Analysts say the sale could attract bids of up to 1 billion
pounds from U.S.-based companies such as Halliburton
Engineering and project management firm Amec
BNG’s main customer is the Nuclear Decommissioning Authority (NDA), set up last year as part of a government plan to clean up the country’s ageing nuclear facilities.
Advertisement starts
Advertisement ends
The NDA, responsible for all civil, public-sector nuclear liabilities, is due to outline its strategy on Thursday.
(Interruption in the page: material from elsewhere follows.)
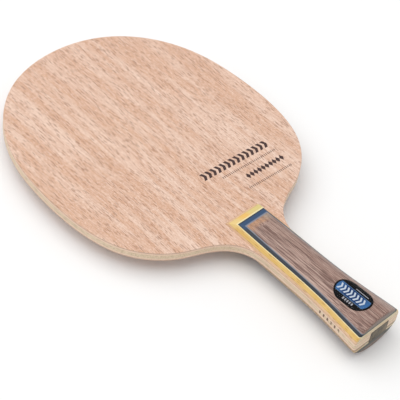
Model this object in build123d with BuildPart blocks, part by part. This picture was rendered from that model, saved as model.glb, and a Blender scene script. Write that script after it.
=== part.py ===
"""Table tennis blade: a five-ply bat with a flared, laminated handle, without rubbers.

Millimetres. X runs across the blade, Y from the butt to the tip of the head, Z up through
the front face. The origin is under the middle of the bat's length, on the surface that it
lies on: the lowest line of the back scale's crown is at Z = 0.
"""

import math
import os

from build123d import *

# Overall
LENGTH = 258.3
BUTT_Y = -129.1
TIP_Y = BUTT_Y + LENGTH

# Plies, the core first and the face veneers last
CORE = 2.6
CROSS_VENEER = 0.9
FACE_VENEER = 0.7
BLADE_HALF = CORE / 2 + CROSS_VENEER + FACE_VENEER
EDGE_ROUND = 0.25
BUTT_CORNER = 1.2

# Handle scales: distance from the butt, half width at the blade, crown height above mid-blade
STATIONS = (
    (0.0, 17.2, 12.00),
    (20.0, 14.8, 11.65),
    (40.0, 13.2, 11.15),
    (60.0, 12.9, 10.65),
    (80.0, 12.8, 10.25),
    (104.0, 12.1, 10.00),
)
CROWN = STATIONS[0][2]
MID_Z = CROWN
BASE_TOP = 4.1
GOLD_TOP = 6.5
STRIPE_TOP = 8.0
SCALE_LENGTH = 100.1
BEVEL_RADIUS = 19.5
BEVEL_FOOT_SLOPE = 40.0
BEVEL_TOP_SLOPE = 18.0
BEVEL_CREASE = 80.0
BEVEL_EDGE_ROUND = 0.5
BUTT_ROUND = 1.2

# Glue land: a shallow step in the face veneer that the scale's foot sits in
LAND_DEPTH = 0.2
LAND_GAP = 0.05
LAND_FULL_LENGTH = 76.5
LAND_REACH = 3 * STATIONS[0][1]
SCALE_FOOT = BLADE_HALF - LAND_DEPTH

# Badge on the crown near the butt: a printed skin under a clear dome
BADGE_Y = BUTT_Y + 19.5
BADGE_LENGTH = 23.0
BADGE_WIDTH = 15.0
BADGE_SKIN = 0.15
BADGE_DOME = 0.75
DOME_ROUND = 0.5

# Foil label on the butt end
LABEL_WIDTH = 13.8
LABEL_HEIGHT = 8.3
LABEL_THICKNESS = 0.1
LABEL_CORNER = 0.6
LABEL_X = 1.8
LABEL_Z = MID_Z - 1.1

# Half outline of the blade, from the tip round the shoulder and the neck to the butt
HEAD_HALF = (
    (0.0, TIP_Y),
    (35.8, BUTT_Y + 249.8),
    (58.3, BUTT_Y + 230.3),
    (70.6, BUTT_Y + 206.0),
    (75.6, BUTT_Y + 175.5),
    (74.2, BUTT_Y + 141.5),
    (66.9, BUTT_Y + 120.2),
    (53.2, BUTT_Y + 105.1),
    (43.0, BUTT_Y + 99.1),
    (35.0, BUTT_Y + 96.0),
    (27.0, BUTT_Y + 92.3),
    (21.0, BUTT_Y + 88.2),
    (16.8, BUTT_Y + 83.2),
    (14.3, BUTT_Y + 78.0),
    (13.0, BUTT_Y + 70.0),
)
FLARE_HALF = tuple((width, BUTT_Y + place) for place, width, _ in reversed(STATIONS[:4]))
FLARE_DIRECTION = (0.13, -1)
FLARE_PULL = 0.2


# The blade's plan: head, shoulders and flared tang in one outline
with BuildSketch() as blade_plan:
    with BuildLine():
        outline = Spline(
            *HEAD_HALF,
            *FLARE_HALF,
            tangents=((1, 0), FLARE_DIRECTION),
            tangent_scalars=(1, FLARE_PULL),
        )
        Line(outline @ 1, (0, BUTT_Y))
        mirror(about=Plane.YZ)
    make_face()
    fillet(blade_plan.vertices().group_by(Axis.Y)[0], BUTT_CORNER)


def ply(bottom, thickness):
    """One ply of the blade, its underside at that height above mid-blade."""
    with BuildPart() as layer:
        with BuildSketch(Plane.XY.offset(MID_Z + bottom)):
            add(blade_plan.sketch)
        extrude(amount=thickness)
    return layer.part


def arched_half(skin=0.0):
    """Arched half of the flared handle, from the butt to past the bevel, grown by skin."""
    with BuildPart() as arched:
        for place, half_width, crown in STATIONS:
            side = half_width + skin
            top = crown + skin
            across = side / math.sqrt(1 - (BLADE_HALF / top) ** 2)
            spring = math.degrees(math.asin(BLADE_HALF / top))
            with BuildSketch(Plane.XZ.offset(-(BUTT_Y + place))):
                with BuildLine():
                    EllipticalCenterArc((0, MID_Z), across, top, spring, arc_size=180 - 2 * spring)
                    Polyline(
                        (-side, MID_Z + BLADE_HALF),
                        (-side, MID_Z + SCALE_FOOT),
                        (side, MID_Z + SCALE_FOOT),
                        (side, MID_Z + BLADE_HALF),
                    )
                make_face()
        loft()
    return arched.part


# Front scale as one block: arched, rounded at the butt and bevelled towards the head
with BuildPart() as scale_block:
    add(arched_half())
    butt_face = scale_block.faces().sort_by(Axis.Y)[0]
    fillet(butt_face.edges().sort_by(Axis.Z)[-1], BUTT_ROUND)
    with BuildSketch(Plane.YZ.offset(-LENGTH / 2)):
        with BuildLine():
            slope = math.radians(BEVEL_FOOT_SLOPE)
            foot = Vector(BUTT_Y + SCALE_LENGTH, MID_Z + BLADE_HALF)
            rise = (-math.cos(slope), math.sin(slope))
            bevel = JernArc(foot, rise, BEVEL_RADIUS, BEVEL_FOOT_SLOPE - BEVEL_TOP_SLOPE)
            above_crown = (bevel @ 1) + (bevel % 1) * (CROWN / math.sin(math.radians(BEVEL_TOP_SLOPE)))
            Polyline(
                bevel @ 1,
                above_crown,
                (TIP_Y, MID_Z + 2 * CROWN),
                (TIP_Y, MID_Z),
                (foot.X, MID_Z),
                foot,
            )
        make_face()
    extrude(amount=LENGTH, mode=Mode.SUBTRACT)
    curved = scale_block.edges().filter_by(GeomType.BSPLINE)
    bevel_rim = curved.filter_by_position(Axis.Y, BUTT_Y + BEVEL_CREASE, BUTT_Y + SCALE_LENGTH - 1)
    fillet(bevel_rim, BEVEL_EDGE_ROUND)

# Glue land: the scale's footprint, and the blade's full width up to where the shoulders leave the grip
with BuildPart() as glue_land:
    add(arched_half(LAND_GAP))
    split(bisect_by=Plane.XY.offset(MID_Z + BLADE_HALF), keep=Keep.BOTTOM)
    split(bisect_by=Plane.XZ.offset(-(BUTT_Y + SCALE_LENGTH + LAND_GAP)), keep=Keep.TOP)
    with BuildSketch(Plane.XY.offset(MID_Z + SCALE_FOOT)):
        with Locations((0, BUTT_Y + LAND_FULL_LENGTH / 2)):
            Rectangle(LAND_REACH, LAND_FULL_LENGTH)
    extrude(amount=LAND_DEPTH)

# Blade
with BuildPart() as core_ply:
    add(ply(-CORE / 2, CORE))

with BuildPart() as cross_veneer_front:
    add(ply(CORE / 2, CROSS_VENEER))

with BuildPart() as face_veneer_front:
    add(ply(BLADE_HALF - FACE_VENEER, FACE_VENEER))
    fillet(face_veneer_front.edges().group_by(Axis.Z)[-1], EDGE_ROUND)
    add(glue_land.part, mode=Mode.SUBTRACT)

# Front scale: peach base, golden layer, blue stripe and walnut cap
with BuildPart() as front_scale_base:
    add(scale_block.part)
    split(bisect_by=Plane.XY.offset(MID_Z + BASE_TOP), keep=Keep.BOTTOM)

with BuildPart() as front_scale_gold:
    add(scale_block.part)
    split(bisect_by=Plane.XY.offset(MID_Z + BASE_TOP), keep=Keep.TOP)
    split(bisect_by=Plane.XY.offset(MID_Z + GOLD_TOP), keep=Keep.BOTTOM)

with BuildPart() as front_scale_stripe:
    add(scale_block.part)
    split(bisect_by=Plane.XY.offset(MID_Z + GOLD_TOP), keep=Keep.TOP)
    split(bisect_by=Plane.XY.offset(MID_Z + STRIPE_TOP), keep=Keep.BOTTOM)

with BuildPart() as front_scale_cap:
    add(scale_block.part)
    split(bisect_by=Plane.XY.offset(MID_Z + STRIPE_TOP), keep=Keep.TOP)


def badge_column():
    """Upright column with the badge's rounded outline."""
    with BuildPart() as column:
        with BuildSketch(Plane.XY.offset(MID_Z + STRIPE_TOP)):
            with Locations((0, BADGE_Y)):
                SlotOverall(BADGE_LENGTH, BADGE_WIDTH, rotation=90)
        extrude(amount=CROWN)
    return column.part


# Badge
with BuildPart() as badge_print:
    add(badge_column())
    add(arched_half(BADGE_SKIN), mode=Mode.INTERSECT)
    add(arched_half(), mode=Mode.SUBTRACT)

with BuildPart() as badge_dome:
    add(badge_column())
    add(arched_half(BADGE_SKIN + BADGE_DOME), mode=Mode.INTERSECT)
    rim = badge_dome.faces().sort_by(Axis.Z)[-1].edges()
    fillet(rim, DOME_ROUND)
    add(arched_half(BADGE_SKIN), mode=Mode.SUBTRACT)

# Foil label, flat on the butt end
with BuildPart() as butt_label:
    with BuildSketch(Plane.XZ.offset(-BUTT_Y)):
        with Locations((LABEL_X, LABEL_Z)):
            RectangleRounded(LABEL_WIDTH, LABEL_HEIGHT, LABEL_CORNER)
    extrude(amount=LABEL_THICKNESS)

pieces = {
    "core_ply": core_ply.part,
    "cross_veneer_front": cross_veneer_front.part,
    "face_veneer_front": face_veneer_front.part,
    "front_scale_base": front_scale_base.part,
    "front_scale_gold": front_scale_gold.part,
    "front_scale_stripe": front_scale_stripe.part,
    "front_scale_cap": front_scale_cap.part,
    "badge_print": badge_print.part,
    "badge_dome": badge_dome.part,
    "butt_label": butt_label.part,
}

# The back's plies and scale are the front's, turned over in the blade's middle plane
for name in (
    "cross_veneer_front",
    "face_veneer_front",
    "front_scale_base",
    "front_scale_gold",
    "front_scale_stripe",
    "front_scale_cap",
):
    with BuildPart() as twin:
        add(mirror(pieces[name], about=Plane.XY.offset(MID_Z), mode=Mode.PRIVATE))
    pieces[name.replace("front", "back")] = twin.part

os.makedirs("parts", exist_ok=True)
for name, piece in pieces.items():
    piece.label = name
    export_step(piece, f"parts/{name}.step")
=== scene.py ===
"""Looks of a table tennis blade: woods, print, resin badge and butt label, in a plain studio.

Every shader works in millimetres in the shared frame: X across the blade, Y from the butt to the tip of
the head, Z up through the front face. Wood grain runs along Y in every piece but the cross veneers.
"""

import math

import bmesh
import bpy
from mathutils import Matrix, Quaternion, Vector
from mathutils.bvhtree import BVHTree


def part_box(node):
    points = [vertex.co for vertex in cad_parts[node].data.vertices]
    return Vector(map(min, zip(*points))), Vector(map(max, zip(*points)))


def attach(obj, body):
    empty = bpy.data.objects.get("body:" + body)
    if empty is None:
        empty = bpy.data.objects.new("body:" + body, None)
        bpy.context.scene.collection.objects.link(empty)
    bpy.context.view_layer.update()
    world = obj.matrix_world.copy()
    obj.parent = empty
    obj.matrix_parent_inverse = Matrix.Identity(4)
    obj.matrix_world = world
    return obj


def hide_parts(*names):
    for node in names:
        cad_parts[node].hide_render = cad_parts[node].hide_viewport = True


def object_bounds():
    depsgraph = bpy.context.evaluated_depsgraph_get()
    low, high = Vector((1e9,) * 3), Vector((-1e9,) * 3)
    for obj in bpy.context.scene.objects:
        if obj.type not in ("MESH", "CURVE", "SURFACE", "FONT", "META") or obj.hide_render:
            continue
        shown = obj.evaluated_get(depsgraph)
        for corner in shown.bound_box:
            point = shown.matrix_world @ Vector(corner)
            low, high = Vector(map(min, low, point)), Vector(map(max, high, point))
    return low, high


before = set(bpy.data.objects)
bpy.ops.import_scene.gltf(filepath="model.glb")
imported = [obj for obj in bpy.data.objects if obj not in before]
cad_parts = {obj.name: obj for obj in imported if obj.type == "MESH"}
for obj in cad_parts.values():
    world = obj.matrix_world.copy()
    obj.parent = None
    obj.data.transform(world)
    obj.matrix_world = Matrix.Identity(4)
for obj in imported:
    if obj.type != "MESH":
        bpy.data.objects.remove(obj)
cad_low, cad_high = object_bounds()

MM = 0.001


def millimetres(node):
    """The lowest and highest corner of a CAD node, in millimetres."""
    low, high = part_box(node)
    return low / MM, high / MM


blade_low, blade_high = millimetres("face_veneer_front")
badge_low, badge_high = millimetres("badge_print")
gold_low, gold_high = millimetres("front_scale_gold")
stripe_low, stripe_high = millimetres("front_scale_stripe")
core_low, core_high = millimetres("core_ply")
label_low, label_high = millimetres("butt_label")
BUTT_Y = blade_low.y
FRONT_FACE = blade_high.z
BLADE_MIDDLE = (core_low.z + core_high.z) / 2

# Where the layers of the front scale start, above the middle of the blade; the back mirrors them
GOLD_FOOT = gold_low.z - BLADE_MIDDLE
STRIPE_FOOT = stripe_low.z - BLADE_MIDDLE
CAP_FOOT = stripe_high.z - BLADE_MIDDLE

# Middle and half size of the badge
BADGE_X = (badge_low.x + badge_high.x) / 2
BADGE_Y = (badge_low.y + badge_high.y) / 2
BADGE_HALF_WIDTH = (badge_high.x - badge_low.x) / 2
BADGE_HALF_LENGTH = (badge_high.y - badge_low.y) / 2

# The grip's half width at its waist, and the ends of its bevel as distances from the butt
GRIP_HALF = 12.8
BEVEL_CREASE = 82.5
BEVEL_FOOT = gold_high.y - BUTT_Y

# Where a material changes: the start and end of each change, as distances from the butt
AGEING = (150.0, 270.0)
# Painted light: from here the yellow turns to the lighter colours of the bevel.
GOLD_BEVEL_LIGHT = (BEVEL_FOOT - 6.5, BEVEL_FOOT - 4.0)
# Painted light: from here the blue turns to the lighter colour of the bevel.
STRIPE_BEVEL_LIGHT = (BEVEL_FOOT - 12.0, BEVEL_FOOT - 9.0)
CAP_BEVEL = (BEVEL_CREASE + 2.5, BEVEL_CREASE + 6.0)

# The same for the thin lines along the layers, as distances from the middle of the blade
GOLD_FOOT_LINE = (GOLD_FOOT + 0.3, GOLD_FOOT + 0.1)
GOLD_GLUE_LINE = (STRIPE_FOOT - 0.42, STRIPE_FOOT - 0.26)
STRIPE_RIM = (STRIPE_FOOT + 0.42, STRIPE_FOOT + 0.1)
STRIPE_GLUE_LINE = (CAP_FOOT - 0.4, CAP_FOOT - 0.2)
BACK_DARK_BAND = (5.3, 5.5)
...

It is expected to say that the estimated clean-up bill has grown to near 60 billion pounds from around 50 billion previously.
"I firmly believe that a competitive sale is in BNFL’s best commercial interest and represents British Nuclear Group’s best chance of operating successfully in the commercial market," Johnson said.
"By bringing in external expertise more quickly, it also contributes to improved clean-up performance for the NDA and is therefore good for the tax-payer," he added.
Sellafield, which can reprocess around 5,000 tonnes of spent nuclear fuel per year -- around a third of annual world production -- has a poor public image.
Since a fire a half century ago that forced the closure of the Windscale I military reactor, scientists are still trying to work out how to dismantle the chimney-top filter that trapped the radioactive smoke and stopped a nuclear catastrophe.
Government probes in recent years have also found that safety records were falsified by staff.
Other than BNFL unit Westinghouse, which is already being sold, Nexia and a 33 percent stake in Urenco also may be sold under government plans to sell energy-related assets.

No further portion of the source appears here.